Na het kampioenschap in de zaal heeft SDO/BlijWerkt het hoofdgerecht al opgepeuzeld, maar gaat het nu op het veld voor het toetje. Zaterdag was de eerste wedstrijd na de hervatting direct belangrijk. Concurrent voor de titel Pernix vormde de tegenstander en een belangrijke stap richting een nieuw kampioenschap kon gezet worden met de 21-24 overwinning.
Het was in eerste instantie even puzzelen voor trainer Jesper Oele. Dico Beijeman en Robin van der Vliet zijn beide geopereerd om uiteenlopende redenen. Bij Beijeman is een botje uit zijn voet operatief verwijderd, terwijl de kapotte knie van Van der Vliet is hersteld, maar nog wel minimaal een jaar zal moeten toekijken. “Dan is het kijken hoe we dat kunnen opvangen en de draad weer kunnen oppakken”, aldus Oele.
Pernix is een ploeg dat evenzo voor het kampioenschap gaat en dus was het direct een belangrijk duel. “Nu hebben we ze op drie punten gezet en hebben we gewoon een volwassen pot gespeeld.
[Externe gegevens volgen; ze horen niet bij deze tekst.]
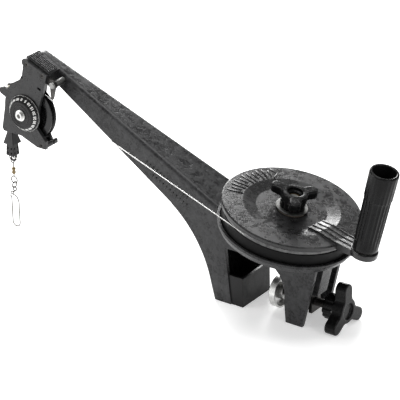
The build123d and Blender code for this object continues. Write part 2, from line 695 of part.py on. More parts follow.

We kwamen vier voor en nadat zij nog gelijk kwamen hebben we de draad gewoon opgepakt. Mede omdat we korfballend gewoon beter zijn. De hele wedstrijd hebben we tussen de drie en een voorgestaan”, aldus de oefenmeester die blij is met de volwassenheid van zijn ploeg.
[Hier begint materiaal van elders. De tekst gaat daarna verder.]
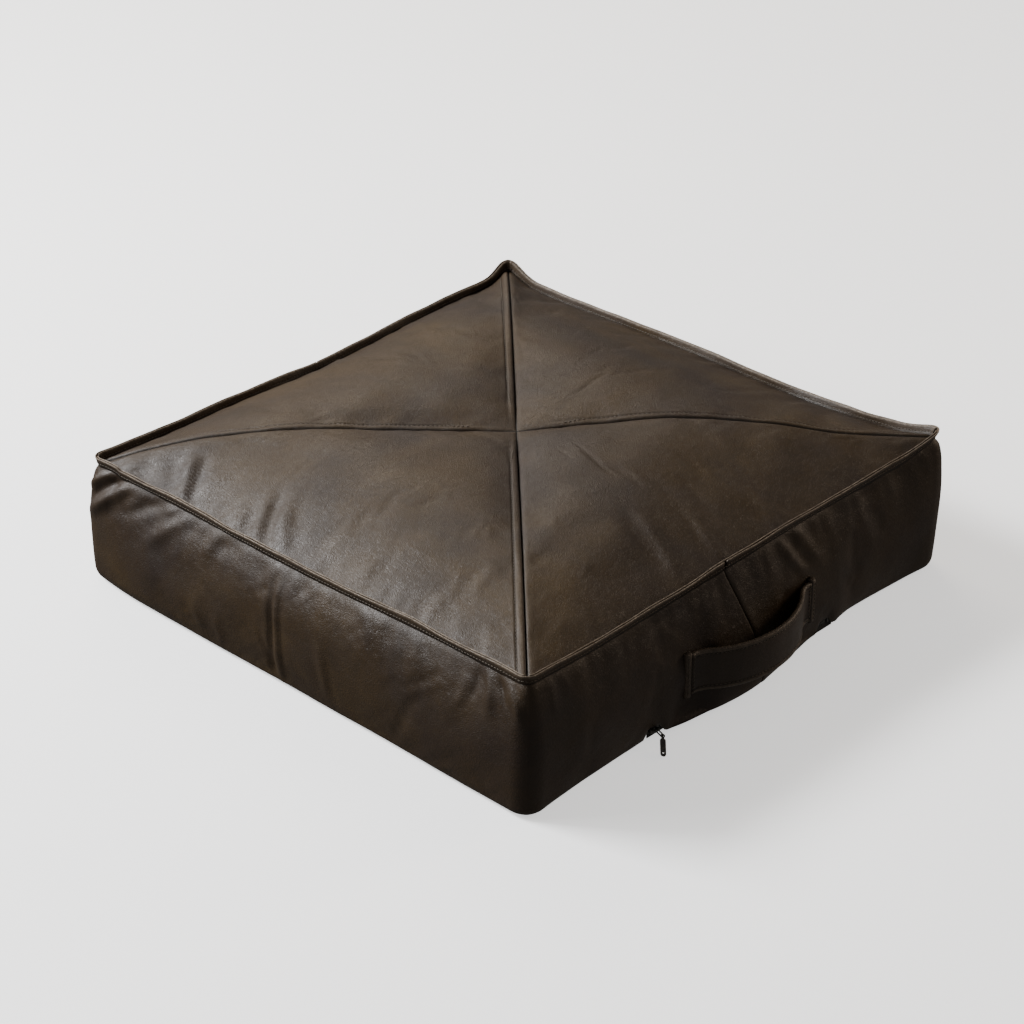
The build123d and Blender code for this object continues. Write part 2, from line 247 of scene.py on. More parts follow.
def sample(field, u, v):
    """Read a (rows, columns, 3) field at u, v from 0 to 1, with a smooth curve between points."""
    rows, columns = field.shape[:2]

    def weights(x, count):
        x = np.clip(x, 0, 1) * (count - 1)
        i = np.clip(np.floor(x).astype(int), 0, count - 2)
        f = x - i
        w = (
            -0.5 * f + f * f - 0.5 * f**3,
            1 - 2.5 * f * f + 1.5 * f**3,
            0.5 * f + 2 * f * f - 1.5 * f**3,
            -0.5 * f * f + 0.5 * f**3,
        )
        return [(np.clip(i + n - 1, 0, count - 1), w[n]) for n in range(4)]

    total = 0.0
    for i, wi in weights(u, rows):
        for j, wj in weights(v, columns):
            total = total + field[i, j] * (wi * wj)[..., None]
    return total


def unit(v):
    return v / np.maximum(np.linalg.norm(v, axis=-1, keepdims=True), 1e-9)


def grid_normals(p):
    """Normals of a grid of points: its way from column to column, crossed with that from row to row."""
    return unit(np.cross(np.gradient(p, axis=1), np.gradient(p, axis=0)))


# ---- meshes

def grid_quads(index):
    """The quads of a grid of point numbers."""
    corners = [index[:-1, :-1], index[:-1, 1:], index[1:, 1:], index[1:, :-1]]
    return np.stack(corners, axis=-1).reshape(-1, 4)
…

“We lezen wedstrijden gewoon stukken beter. Er werden weinig fouten gemaakt en op de juiste momenten werd getemporiseerd. Op het veld maken we ook 24 goals, dan speel je in principe gewoon een goede pot. Dit geeft ons weer een stukje vertrouwen”, aldus Oele.
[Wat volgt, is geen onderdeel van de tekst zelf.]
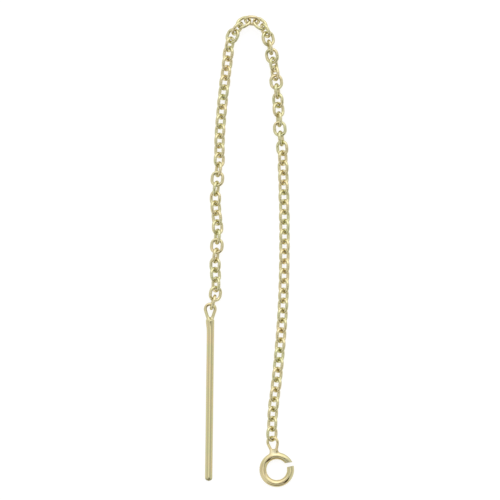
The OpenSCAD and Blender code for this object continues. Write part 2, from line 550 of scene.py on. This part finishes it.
def ring_angles():
    """Angles of the rounds of the ring's cage, clockwise, from the far end of the cut."""
    start = RING_CUT_AT + RING_CUT_W
    first = math.ceil((start + RING_CUT_CLEAR) / RING_STEP)
    last = math.floor((RING_CUT_NEAR - RING_CUT_CLEAR) / RING_STEP)
    inner = [RING_STEP * k for k in range(first, last + 1)]
    near = [RING_CUT_NEAR - RING_CUT_STEP, RING_CUT_NEAR]
    return [start, start + RING_CUT_STEP] + inner + near


def near_end(angle, over):
    """Share from 0 to 1 over the last few degrees before the near end of the ring."""
    return max(0, (angle - (RING_CUT_NEAR - over)) / over)


def ring_point(place, angle, around, pinch=0):
    """Point on the tube of the ring. Near its end the tube's outer side runs further on."""
    tube = RING_WIRE / 2 * spread(RING_SIDES)
    middle = (RING_D - RING_WIRE) / 2
    reach = middle + tube * cos(around)
    share = near_end(angle, SLANT_OVER)
    angle += share * RING_CUT_SLANT * (reach - middle + RING_WIRE / 2) / RING_WIRE
    up = tube * sin(around)
    if up > 0:
        up *= 1 - pinch
    return place @ Vector((reach * sin(angle), reach * cos(angle), up))


def ring_rounds(bm, place):
    rounds = []
    for angle in ring_angles():
        pinch = PINCH * near_end(angle, PINCH_OVER)
        points = []
        for j in range(RING_SIDES):
            at = ring_point(place, angle, 360 * (j + 0.5) / RING_SIDES, pinch)
            points.append(bm.verts.new(at))
        rounds.append(points)
    return rounds


def ring_faces(bm, rounds):
    """Faces of the ring, but for a hole under the solder. Returns the hole's outline, which
    runs anticlockwise from its top, seen with the eye pointing at the viewer."""
    top = ring_angles().index(360)
    up, down = 1, RING_SIDES - 2
    for k in range(len(rounds) - 1):
        for j in range(RING_SIDES):
            if top - 2 <= k < top + 2 and j in (down, RING_SIDES - 1, 0):
                continue
            n = (j + 1) % RING_SIDES
            bm.faces.new((rounds[k][j], rounds[k][n], rounds[k + 1][n], rounds[k + 1][j]))
    hole = [rounds[top + k][up] for k in (0, -1, -2)]
    hole += [rounds[top - 2][j] for j in (0, RING_SIDES - 1)]
    hole += [rounds[top + k][down] for k in (-2, -1, 0, 1, 2)]
    hole += [rounds[top + 2][j] for j in (RING_SIDES - 1, 0)]
    return hole + [rounds[top + k][up] for k in (2, 1)]


def make_ring(material):
    bm = bmesh.new()
    place, eye = ring_places()
    left, right = eye_legs(
        bm,
        place @ eye,
        RING_EYE_WIRE,
        RING_EYE_R,
        RING_EYE_RISE - RING_EYE_PLAY,
        RING_EYE_FEET,
        RING_SOLDER_UP,
    )
    web(bm, left, right)
    rounds = ring_rounds(bm, place)
    outline = foot_outline(left, right)
    bridge(bm, outline[-1:] + outline[:-1], ring_faces(bm, rounds))
    crease = bm.edges.layers.float.new("crease_edge")
    for end in (rounds[0], rounds[-1]):
        for edge in bm.faces.new(end).edges:
            edge[crease] = CUT_CREASE
    return piece("ring_polished", bm, "open_ring", material, SMOOTHING)


# Materials


class Nodes:
    """Shader nodes of one material or world, added and linked in one call."""

    def __init__(self, owner):
        owner.use_nodes = True
        self.tree = owner.node_tree

    def named(self, name):
        return self.tree.nodes[name]

    def add(self, kind, settings=None, **inputs):
        """New node. An input is a value, or another node's output to link."""
        made = self.tree.nodes.new(kind)
        for key, value in (settings or {}).items():
            setattr(made, key, value)
        for key, value in inputs.items():
            self.set(made, key, value)
        return made

    def put(self, socket, value):
        if isinstance(value, bpy.types.NodeSocket):
            self.tree.links.new(value, socket)
        else:
            socket.default_value = value

    def set(self, made, key, value):
        """Set an input by its name, with _ for a space, or by its number, such as i0."""
        by_number = key[0] == "i" and key[1:].isdigit()
        self.put(made.inputs[int(key[1:]) if by_number else key.replace("_", " ")], value)

    def noise(self, per_mm, detail, roughness=0.5):
        """Noise over the object, with its size given as features per millimetre."""
        made = self.add(
            "ShaderNodeTexNoise",
            Vector=self.place,
            Scale=per_mm / MM,
            Detail=detail,
            Roughness=roughness,
        )
        return made.outputs["Fac"]

    def bump(self, per_mm, detail, strength, depth, **inputs):
        """Normal bent by a noise, with the depth of its bumps in millimetres."""
        made = self.add(
            "ShaderNodeBump",
            Strength=strength,
            Distance=depth * MM,
            Height=self.noise(per_mm, detail),
            **inputs,
        )
        return made.outputs["Normal"]

    @property
    def place(self):
        """Place on the object, in metres."""
        return self.add("ShaderNodeTexCoord").outputs["Object"]

    def ranged(self, value, low, high, to_low, to_high, smooth=False):
        """Value carried from one range to another, and held at the ends of the second."""
        kind = {"interpolation_type": "SMOOTHSTEP"} if smooth else {}
        made = self.add(
            "ShaderNodeMapRange",
            kind,
            Value=value,
            From_Min=low,
            From_Max=high,
            To_Min=to_low,
            To_Max=to_high,
        )
        return made.outputs["Result"]

    def mixed(self, share, first, second):
        """Mix of two colours. Its inputs go by number, as each kind of value has its own A."""
        made = self.add("ShaderNodeMix", {"data_type": "RGBA"}, i0=share, i6=first, i7=second)
        return made.outputs[2]

    def maths(self, operation, *values):
        inputs = {f"i{k}": value for k, value in enumerate(values)}
        made = self.add("ShaderNodeMath", {"operation": operation}, **inputs)
        return made.outputs["Value"]

    def vector_maths(self, operation, first, second):
        """Single value worked out from two vectors."""
        made = self.add("ShaderNodeVectorMath", {"operation": operation}, i0=first, i1=second)
        return made.outputs["Value"]


def gold(name, tones, spots=()):
    """Polished pale gold, tumbled smooth, and rougher in some round spots about a point, each
    with its own colour, which can be painted shade.
    """
    material = bpy.data.materials.new(name)
    nodes = Nodes(material)
    shader = nodes.named("Principled BSDF")
    shader.inputs["Metallic"].default_value = 1
    shader.inputs["Specular Tint"].default_value = GOLD_EDGE
    tone = nodes.ranged(nodes.noise(*TONE_NOISE), *TONE_RANGE, 0, 1)
    colour = nodes.mixed(tone, *tones)
    rough = nodes.ranged(nodes.noise(*ROUGH_NOISE), *ROUGH_RANGE, ROUGH_LOW, ROUGH_HIGH)
    for at, (full, end, spot_colour, rougher) in spots:
        off = nodes.vector_maths("DISTANCE", nodes.place, at * MM)
        near = nodes.ranged(off, full * MM, end * MM, 1, 0, smooth=True)
        # A spot's colour can be painted shade, as the dark one at the bar's tip is
        colour = nodes.mixed(near, colour, spot_colour)
        rough = nodes.maths("MULTIPLY_ADD", near, rougher, rough)
    nodes.set(shader, "Base_Color", colour)
    nodes.set(shader, "Roughness", rough)
    waves = nodes.bump(*WAVES)
    marks = nodes.bump(*MARKS, Normal=waves)
    nodes.set(shader, "Normal", marks)
    return material


# Studio


def make_floor():
    bpy.ops.mesh.primitive_plane_add(size=FLOOR_SIZE)
    floor = bpy.context.object
    floor.name = "floor"
    material = bpy.data.materials.new("floor")
    nodes = Nodes(material)
    shader = nodes.named("Principled BSDF")
    shader.inputs["Base Color"].default_value = FLOOR_GREY
    shader.inputs["Roughness"].default_value = FLOOR_ROUGH
    shader.inputs["Specular IOR Level"].default_value = 0
    shader.inputs["Emission Color"].default_value = (1, 1, 1, 1)
    shader.inputs["Emission Strength"].default_value = FLOOR_GLOW
    floor.data.materials.append(material)


def make_tent():
    """Even soft light, brighter or darker in the patches, and browner where it is darkest."""
    world = bpy.data.worlds.new("tent")
    bpy.context.scene.world = world
    nodes = Nodes(world)
    way = nodes.add("ShaderNodeTexCoord").outputs["Generated"]
    total = TENT_LIGHT
    for heading, off_top, inner, outer, gain in TENT_PATCHES:
        middle = (sin(off_top) * cos(heading), sin(off_top) * sin(heading), cos(off_top))
        dot = nodes.vector_maths("DOT_PRODUCT", way, middle)
        patch = nodes.ranged(dot, cos(outer), cos(inner), 0, gain, smooth=True)
        total = nodes.maths("ADD", total, patch)
    total = nodes.maths("MAXIMUM", total, TENT_DARKEST)
    light = nodes.ranged(total, TENT_DARKEST, TENT_LIGHT / 2, 0, 1)
    background = nodes.named("Background")
    nodes.set(background, "Color", nodes.mixed(light, TENT_BROWN, TENT_WHITE))
    nodes.set(background, "Strength", total)


def make_camera():
    data = bpy.data.cameras.new("camera")
    data.sensor_width = CAMERA_SENSOR
    data.lens = CAMERA_SENSOR * CAMERA_AT[2] / CAMERA_SEES
    camera = bpy.data.objects.new("camera", data)
    bpy.context.scene.collection.objects.link(camera)
    camera.location = CAMERA_AT
    bpy.context.scene.camera = camera


make_camera()
make_tent()
make_floor()
bar_at = bar_place()
bar_tip = bar_at @ Vector((0, -BAR_LEN, 0))
# The spot at the tip paints shade onto the bar's end
make_bar(gold("bar_gold", BAR_TONES, [(bar_at.translation, BAR_SOLDER), (bar_tip, TIP_PAINTED_SHADE)]))
ring_at, ring_eye_at = ring_places()
ring_foot = (ring_at @ ring_eye_at).translation
ring_end = ring_point(ring_at, RING_CUT_NEAR, 90)
make_ring(gold("ring_gold", RING_TONES, [(ring_foot, RING_SOLDER), (ring_end, SAWN_END)]))
chain_gold = gold("chain_gold", CHAIN_TONES)
make_chain("chain_bar_side_polished", "chain_bar_side", 1, TOP_LINK, chain_gold)
make_chain("chain_ring_side_polished", "chain_ring_side", TOP_LINK + 1, LINKS, chain_gold)
bpy.context.scene.view_settings.view_transform = "Standard"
Inmiddels heeft de ploeg een gaatje van drie punten op Pernix en twee punten op GKV. “Het is vooral een goede eerste zet. We zijn er nog lang niet. Het is niet zo dat we van de onderste ploegen zomaar gaan winnen zoals in de zaal het geval was. BEP hebben we verloren en DOS Kampen gelijk gespeeld. GKV speelt daar ook gelijk”, wil Oele maar aangeven dat het niveau dicht bij elkaar zit.